In other words, TReDS facilitates the uploading, accepting, discounting, trading, and settles the invoices/bills of exchange of MSME Supplier by bringing together MSME Suppliers, Buyers (i.e. Corporates, Government Departments, and Public Sector Undertakings), and Financiers (i.e. Banks, NBFCs, and Financial Institutions). A valid invoice is uploaded by the MSME Supplier to the TReDs Platform, where it is checked for accuracy and given final approval by the Buyer. Approval triggers a bidding process in which multiple Financiers offer reduced rates on the approved invoice. If the MSME Supplier decides to accept the bid, it can do so at its own discretion; once the bid is accepted, the payment is processed, and the MSME Supplier’s account is credited with the discounted amount.

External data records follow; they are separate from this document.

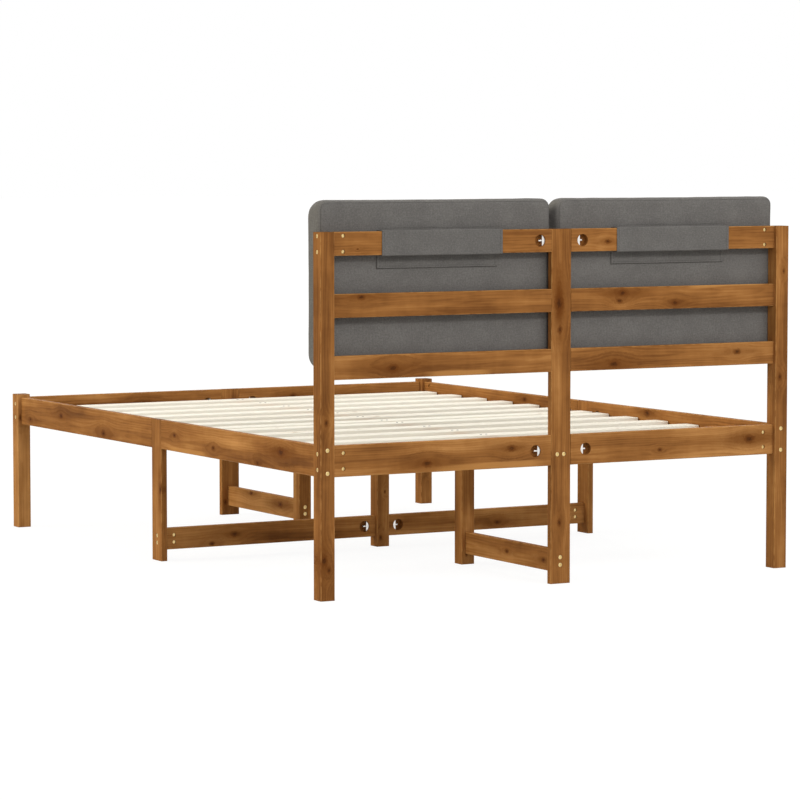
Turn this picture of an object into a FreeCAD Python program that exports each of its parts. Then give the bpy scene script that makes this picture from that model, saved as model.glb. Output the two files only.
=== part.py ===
import FreeCAD, Part
import math
import os
import re

os.makedirs("parts", exist_ok=True)
doc = FreeCAD.newDocument("SlattedBed")

# Driving sizes, in millimetres.
# X runs across the bed, Y from the foot to the head, Z up from the floor.
# The origin is on the floor, in the middle of the bed.
# Left is -X and right is +X, as seen from the foot.
sizes = {
    # whole bed
    "bed_length": 1970,
    "bed_width": 1432,
    "headboard_top": 928,
    "foot_post_top": 400,
    # timber sections
    "post": 40,
    "centre_leg": 40,
    "board": 18,
    "flat_post": 60,
    "eased_edge": 1.5,
    # rails at mattress level
    "rail_top": 391,
    "rail_height": 80,
    # rails of the headboard
    "crossrail_height": 60,
    "crossrail_pitch": 156,
    # low rails between the legs
    "stretcher_height": 60,
    "stretcher_bottom": 29,
    # slats and what carries them
    "slat_width": 62,
    "slat_thickness": 14,
    "slat_from_end": 67.625,
    "slat_below_rail": 28,
    "slat_end_gap": 4,
    "extra_slat_shift": 26.5,
    "beam_width": 60,
    "ledger_width": 22,
    "ledger_height": 30,
    "ledger_end_gap": 5,
    # bolts and the barrel nuts that they screw into
    "bolt_head_radius": 6,
    "bolt_head_height": 3,
    "bolt_radius": 3,
    "bolt_past_nut": 9,
    "bolt_spread_rail": 20,
    "bolt_spread_side": 29,
    "bolt_spread_low": 10,
    "bore_clearance": 0.3,
    "nut_radius": 5,
    "nut_length": 13,
    "nut_from_end": 31,
    # studs and the half-moon nuts on their ends
    "stud_radius": 3,
    "stud_past_moon": 8.5,
    "moon_hole_radius": 16,
    "moon_hole_depth": 15,
    "moon_thickness": 9,
    "moon_length": 12,
    "moon_from_end": 35,
    "moon_from_end_bed": 47,
    # dowels and screws
    "dowel_radius": 4,
    "dowel_length": 30,
    "dowel_spread": 18,
    "screw_radius": 2,
    "screw_head_radius": 3.5,
    "screw_head_height": 2,
    "screw_sink": 0.8,
    "screw_spread": 8.5,
    "slat_screw_length": 28,
    "ledger_screw_length": 35,
    "leg_screw_length": 50,
    # cushions, their patches and their straps
    "cushion_width": 686,
    "cushion_height": 430,
    "cushion_depth": 75,
    "cushion_top": 1007,
    "cushion_spacing": 19,
    "cushion_shift": 4.5,
    "cushion_corner": 42,
    "cushion_back_corner": 24,
    "cushion_edge": 16,
    "cushion_crown": 8,
    "cushion_pull": 1,
    "crown_reach": 110,
    "cover_thickness": 1.5,
    "fabric_clearance": 0.3,
    "strap_width": 355,
    "strap_thickness": 2,
    "strap_hem": 10,
    "strap_tab": 34,
    "patch_thickness": 1,
    "patch_border": 2,
}

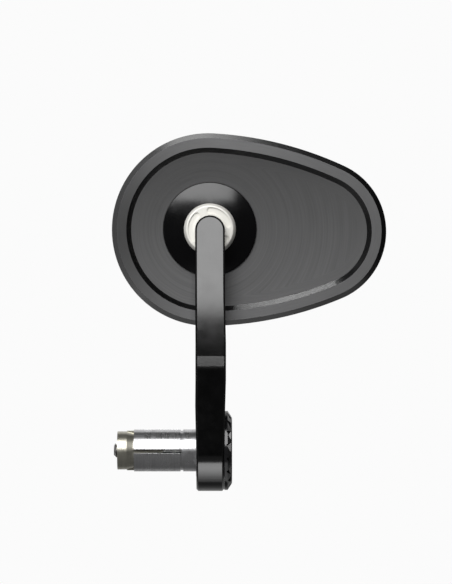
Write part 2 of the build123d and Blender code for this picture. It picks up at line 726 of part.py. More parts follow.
os.makedirs("parts", exist_ok=True)
for name, piece in pieces.items():
    export_step(piece, f"parts/{name}.step")
print(f"ball centre {ball_x:.3f}, {ball_y:.3f}, {ARM_LENGTH:.3f}")
print(f"head {head_thickness:.2f} thick")
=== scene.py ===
import json
from math import cos, pi, radians, sin, sqrt, tan

import bpy
from mathutils import Matrix, Vector


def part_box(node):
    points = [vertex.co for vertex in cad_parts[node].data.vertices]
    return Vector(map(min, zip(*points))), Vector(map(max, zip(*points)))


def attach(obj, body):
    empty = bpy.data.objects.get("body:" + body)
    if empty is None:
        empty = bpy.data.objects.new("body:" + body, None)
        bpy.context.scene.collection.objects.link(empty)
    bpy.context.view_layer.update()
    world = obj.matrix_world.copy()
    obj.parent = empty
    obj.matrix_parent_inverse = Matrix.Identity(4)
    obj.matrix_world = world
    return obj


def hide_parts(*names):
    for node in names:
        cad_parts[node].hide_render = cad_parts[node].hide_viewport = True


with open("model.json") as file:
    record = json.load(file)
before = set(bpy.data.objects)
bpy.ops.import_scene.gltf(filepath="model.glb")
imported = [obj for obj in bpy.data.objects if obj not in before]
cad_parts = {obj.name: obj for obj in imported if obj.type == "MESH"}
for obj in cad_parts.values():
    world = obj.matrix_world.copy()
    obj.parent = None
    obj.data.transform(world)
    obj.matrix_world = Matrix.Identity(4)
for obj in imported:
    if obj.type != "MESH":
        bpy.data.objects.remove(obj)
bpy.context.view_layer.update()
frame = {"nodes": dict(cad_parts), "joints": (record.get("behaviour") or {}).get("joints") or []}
scene = bpy.context.scene
for plain_colour in list(bpy.data.materials):
    bpy.data.materials.remove(plain_colour)

# Expander sleeve. Turned from bare aluminium bar, with a tapered mouth and four sawn slots.
# It spreads against the inside of the handlebar when the bolt draws the cone into it.
MM = 0.001
ALUMINIUM = (0.66, 0.66, 0.67, 1.0)
ALUMINIUM_DULL = (0.42, 0.42, 0.43, 1.0)
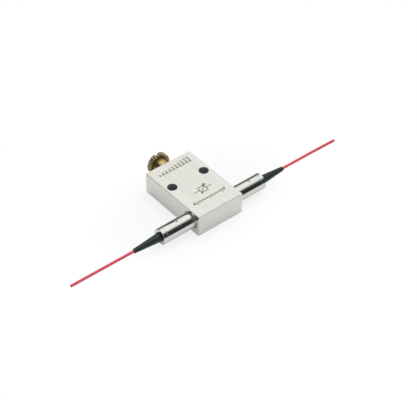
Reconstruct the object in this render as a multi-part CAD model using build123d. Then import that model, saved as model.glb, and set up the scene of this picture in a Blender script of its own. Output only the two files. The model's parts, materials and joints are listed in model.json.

Benefits of TReDS for MSMEs

  • Quicker payments – MSME sellers typically receive funds within 48 hours of receiving approved invoices.
  • Multiple financiers – The TReDS provides MSMEs with a broader range of financial options. They can select the lowest bidder from among several financiers.
  • Borrowing without recourse means that MSMEs are not obligated to repay the financier if the buyer fails to repay.
  • Lower funding costs – TReDs use a transparent bidding process that enables MSMEs to find the best quote. Due to the buyer’s credit rating, the seller can obtain financing at competitive terms.
  • Off-balance-sheet financing – The TReDs provides a collateral-free bill discounting service that does not affect the balance sheet of the business’s other expenses because it involves the sale of receivables.
  • Working capital without collateral – Sellers can meet working capital requirements by bill discounting unpaid invoices.
  • Business expansion is made easier with timely payments and a consistent record of meeting working capital requirements.

TReDS is a digital portal. It enables MSMEs to obtain funds in advance against trade receivables. They can now more easily meet liquidity needs and better manage their business thanks to the increased speed with which they can access funds.